In the UK, the test-retest correlation coefficient for patients with stable depression was 0.94 (n=37). The test-retest correlation coefficient in the Netherlands was 0.87 (n=33).

For internal consistency the UK recorded a value of 0.95 and the Netherlands a value of 0.92. These results suggested the QLDS produced a low degree of measurement error and high internal consistency.

==== Content and construct validity ====

No missing items applicable to participants were recognised. The relevancy and ease of completion indicated by field-test interviews suggested the high content validity of the QLDS.

The QLDS and GWBI had a correlation score of 0.79 in the UK (n=65). The Dutch adaptation had a correlation of 0.71 with the PS-SIP (n=77). These measurements were anticipated to be slightly lower due to the difference of purpose between measures.

==== Responsiveness ====

The QLDS’ responsiveness was analysed in a general practice population of 540 patients with major depression. Over a 6-month period, substantial progress in the level of depression was seen.
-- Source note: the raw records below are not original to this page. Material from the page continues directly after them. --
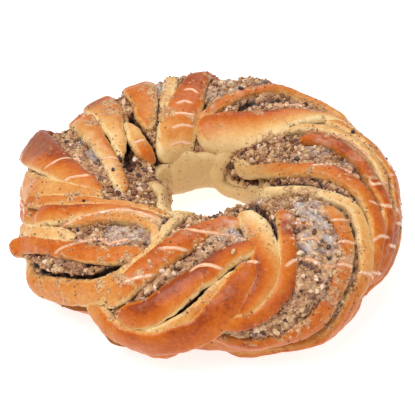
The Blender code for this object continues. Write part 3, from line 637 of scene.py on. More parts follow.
def fold_section(width):
    """A fold's rounded section at each place: side and height in metres, and the share across."""
    width = width[:, None]
    squareness = FOLD_SQUARENESS + np.clip((width - SQUARER_FROM) / MM, 0, MOST_SQUARING) * SQUARER_PER_MM
    crown = np.clip(CROWN_SHARE * width, LOWEST_CROWN, HIGHEST_CROWN)
    turn = np.linspace(0, math.pi, SECTION_TOP)[None]
    across = np.sign(np.cos(turn)) * np.abs(np.cos(turn)) ** (2 / squareness)
    top = (across * width / 2, crown * (np.abs(np.sin(turn)) ** (2 / squareness) - 1), across)
    under = np.linspace(0, math.pi, SECTION_BOTTOM + 2)[None, 1:-1]
    inward = 1 - (1 - ROOT_WIDTH) * np.sin(under) ** 0.5
    root_across = -np.sign(np.cos(under)) * np.abs(np.cos(under)) ** 0.5 * np.ones_like(width)
    root_height = -crown - (FOLD_DEPTH - crown) * np.sin(under) ** 0.6
    root = (root_across * inward * width / 2, root_height, root_across)
    return [np.concatenate([above * np.ones_like(width), below], axis=1) for above, below in zip(top, root)]


def along_path(share, values):
    """Values given at even places along a path, at any shares of its length."""
    return np.interp(share, np.linspace(0, 1, len(values)), values)


def fold_strip(seed, corners, widths, rises, browning, tilt):
    """One fold swept along its path: its points, and the looks of each point."""
    places = smooth_path(corners, STRIP_STEP)
    centres = bread_point(places[:, 0], places[:, 1])
    out = surface_direction(places[:, 0], places[:, 1])
    along = unit(np.gradient(centres, axis=0))
    side = unit(np.cross(along, out))
    run = walked_length(centres)
    share = run / run[-1]
    near_end = np.clip(1 - np.minimum(run, run[-1] - run) / FOLD_END_LENGTH, 0, 1) ** 2
    width = along_path(share, widths) * MM * (1 - (1 - FOLD_END_WIDTH) * near_end)
    rise = along_path(share, rises) * MM - FOLD_END_SINK * near_end
    wobble = run_noise(run, 0.022, seed) + 0.5 * run_noise(run, 0.009, seed + 1)
    rise += CREST_WOBBLE * wobble * (1 - near_end)
    left, right = (SIDE_WOBBLE * (run_noise(run, 0.018, edge) + 0.5 * run_noise(run, 0.006, edge + 1)
                                  + 0.35 * run_noise(run, 0.003, edge + 6)) for edge in (seed + 2, seed + 4))
    sideways, height, across = fold_section(width)
    sideways = sideways + np.where(across > 0, right[:, None], left[:, None]) * np.abs(across)
    points = (centres[:, None] + side[:, None] * sideways[..., None]
              + out[:, None] * (height + rise[:, None])[..., None])
    points[..., 2] = np.maximum(points[..., 2], LOWEST_DOUGH)
    brown = along_path(share, browning)[:, None] + tilt * across
    crest = 1 + height / FOLD_DEPTH
    return points, brown, crest


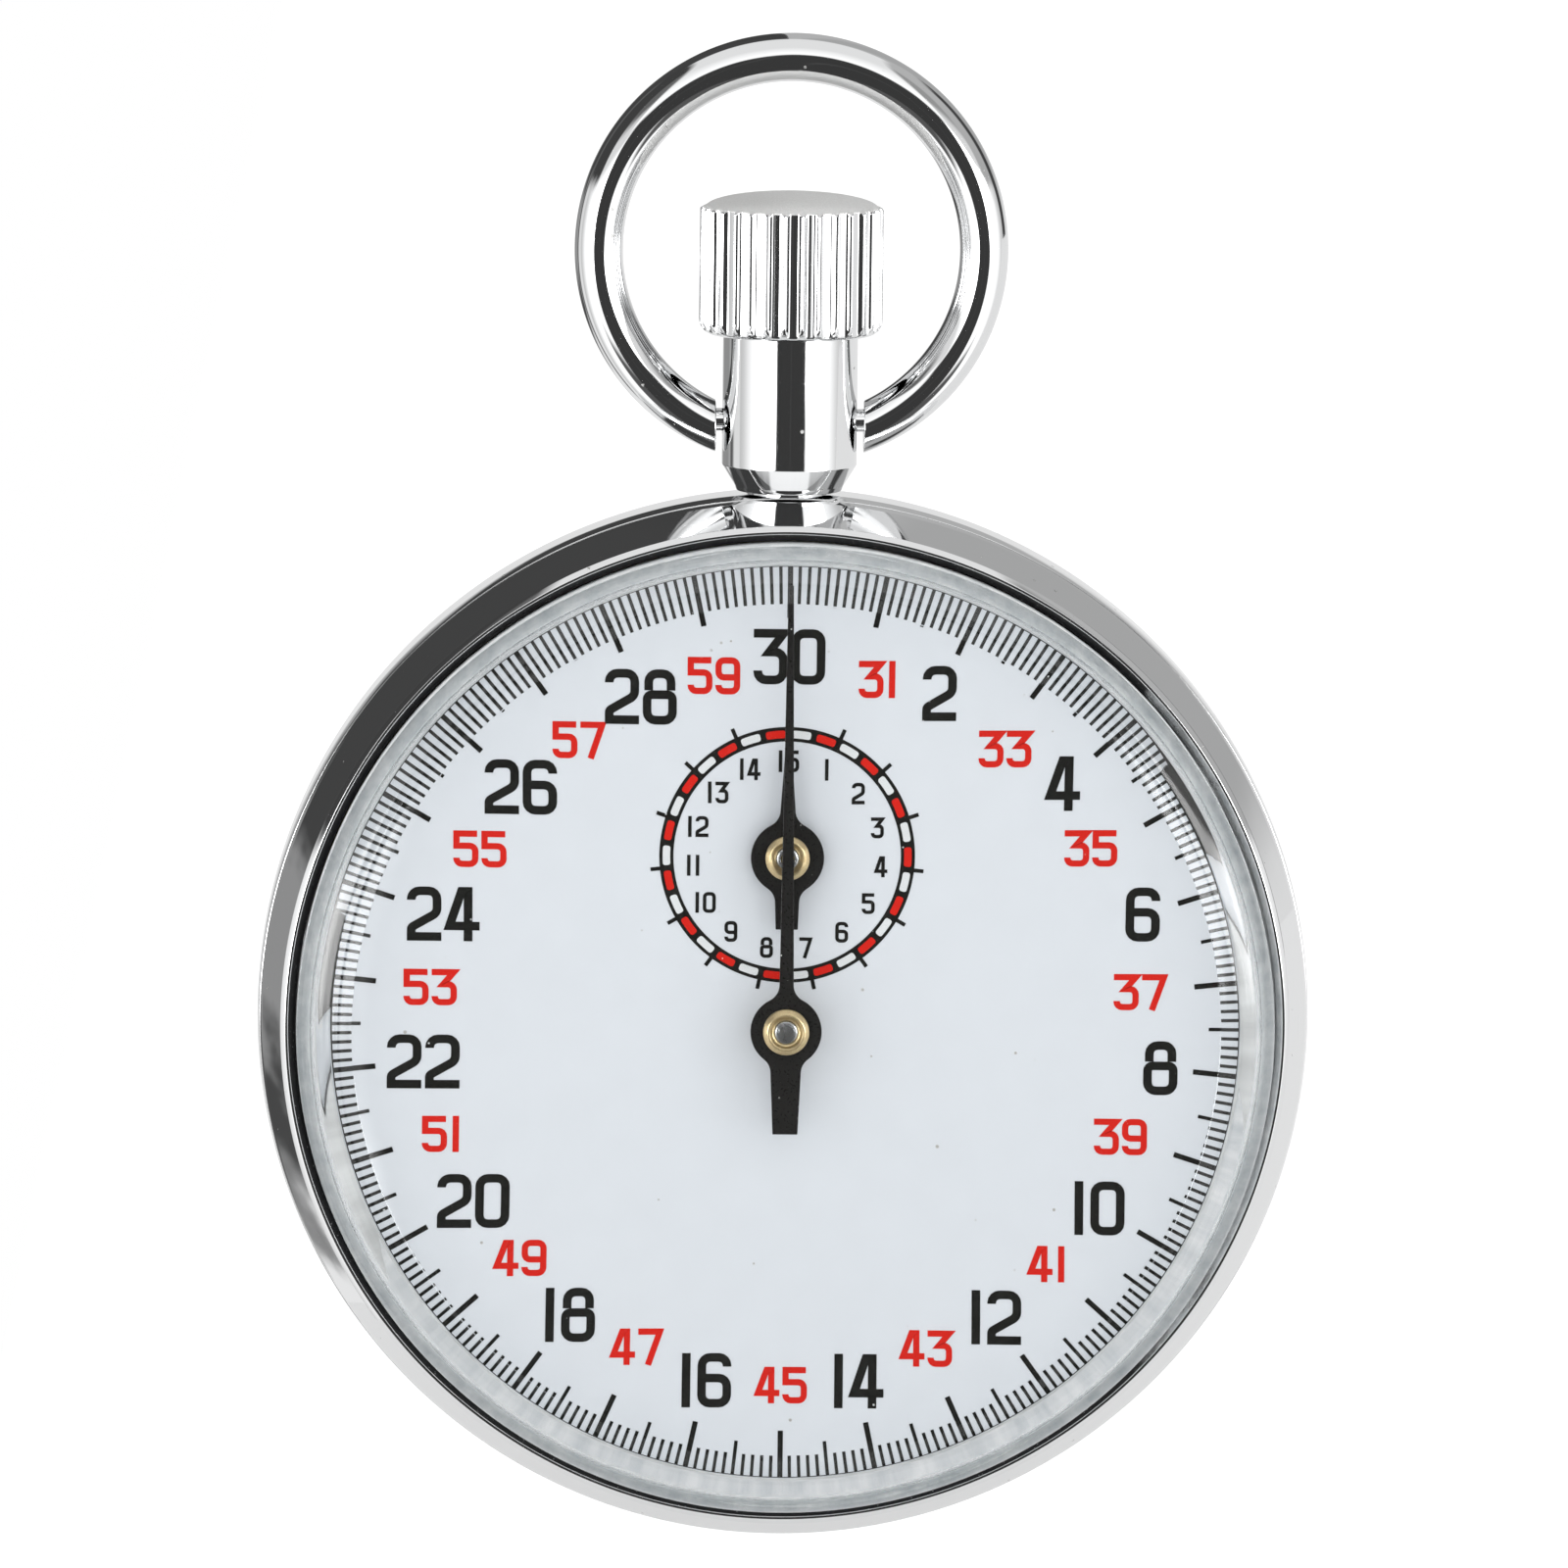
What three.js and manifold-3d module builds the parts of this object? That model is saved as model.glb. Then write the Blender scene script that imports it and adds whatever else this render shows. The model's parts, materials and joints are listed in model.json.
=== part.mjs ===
// A mechanical stopwatch: a 55 mm case, a crown that winds and works it, a bow to hang it by.
// Millimetres, +Z up through the crown, dial facing -Y. The origin is the centre of the case
// back's flat outer face, on the axis of the hands. A piece's "depth" is how far it stands in
// front of that face, so depth d is y = -d. Flat outlines are drawn in x and z as the dial side
// sees them, and angles turn anticlockwise there.
import * as THREE from "three";
import { mergeVertices } from "three/addons/utils/BufferGeometryUtils.js";
import Module from "manifold-3d";

const wasm = await Module();
wasm.setup();

// ---- Driving dimensions ----

const CASE = {
  radius: 27.5,
  edgeRadius: 27.35,
  boreRadius: 25.4,
  bandBack: 2.85,
  bandFront: 8,
  snapRadius: 26.3,
  snapFront: 9.3,
};
const SNAP_PLAY = 0.05; // between the bezel and the pieces it sits on
const BACK = {
  flatRadius: 23.5,
  curve: [[25.2, 0.45], [26.4, 1.35]],
  rimRadius: 27,
  rimDepth: 2.75,
  lipInner: 24.6,
  lipOuter: 25.3,
  lipDepth: 3.8,
  floorRadius: 22.8,
  floorDepth: 0.9,
  cornerDepth: 2.2,
};
const BEZEL = {
  flank: [[27.22, 8.5], [26.3, 10.85]],
  crestRadius: 26,
  crestWidth: 0.15,
  crestDepth: 11.1,
  mouthRadius: 25.45,
  mouthDepth: 10.4,
};
const CRYSTAL = {
  radius: 25.4,
  foot: 10.5,
  wall: 1,
  apex: 14.9,
  thickness: 1.1,
  inside: [[11, 13.62], [21.6, 13.1], [23.6, 12.4]],
  insideCorner: 11.3,
  outside: [[25.4, 12], [25, 13], [24, 13.8], [22.5, 14.2], [11, 14.75]],
};
const STEM_DEPTH = 5.5; // the crown, stem, neck and bow all lie in this plane
const NECK = {
  radius: 3.52,
  bottom: 25.5,
  spigot: 2.2,
  spigotTop: 27.55,
  cone: [[2.75, 27.6], [3.52, 28.9]],
  edge: 0.3,
  top: 37.4,
  chamber: 2.4,
  chamberFloor: 30,
  stemHole: 0.9,
};
const BOW = {
  centreZ: 40.1,
  radius: 10.02,
  wire: 1.265,
  wireSides: 8,
  ringSides: 36,
  pivotZ: 31.2,
  endX: 3.85,
  pinRadius: 0.6,
  pinEnd: 2.6,
  pinRoot: 0.9,
};
const CROWN = {
  radius: 4.87,
  valley: 4.55,
  ridges: 32,
  bottom: 35.7,
  footRadius: 4.1,
  footRise: 0.7,
  dome: [[4.87, 42.25], [4.35, 42.3], [2.6, 42.9]],
  top: 43.1,
  bore: 3.75,
  boreTop: 39.5,
  socket: 0.85,
  socketTop: 41.6,
};
const STEM = { radius: 0.75, bottom: 18.6, top: 41.5, flange: 1.25, flangeBottom: 22.8, flangeTop: 23.4 };
const COLLAR = { radius: 3.3, hole: 0.95, bottom: 38.85 };
const CROWN_SPRING = { radius: 1.6, wire: 0.22, turns: 7, play: 0.3 };
const PLATE = { radius: 23.05, back: 6.6, front: 8 };
const BRIDGE = { back: 3.2, front: 4.2, foot: 6.55, radius: 22.9 };
const WINDING = { back: 2.3, front: 2.9 }; // depth of the ratchet and crown wheels, behind the bridges
const DIAL = { radius: 24.25, back: 9.7, front: 10.1 };
const WORKS = { back: 8.15, front: 8.5 }; // depth of the levers between plate and dial
const RING = { outer: 25.25, inner: 23.15, back: 6.55, front: 9.65 };
const BOX = { radius: 7, inner: 6.6, edge: 4.95, floor: 6.1, front: 6.3, rimBack: 5.95 }; // the barrel
const LID = { back: 4.7, front: 4.9 };
const HEART = { low: 0.8, high: 1.5, bore: 0.55 };
const HOLE_PLAY = 0.1; // radial room round a fixed pin or screw
const PIVOT_PLAY = 0.08;
const ROUND = 40; // sides of the case's round parts
const SMALL = 12; // sides of arbors and their holes
const SCREW_SIDES = 8;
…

8 weeks into treatment the mean QLDS score rose by 68%, with patients who continued treatment for the full 6-months recording an increase of 78%. The QLDS was concluded by the researchers to be responsive to change in quality of life throughout successful pharmacological depression treatment.

== International use ==

Since its development, the QLDS has been adapted and validated in 17 languages other than UK English, including Norwegian, Spanish, Danish, French, German and Italian. This has allowed the QLDS to be used in research and clinical studies worldwide.

Studies utilizing the QLDS include investigations into venlafaxine, duloxetine and bupropion.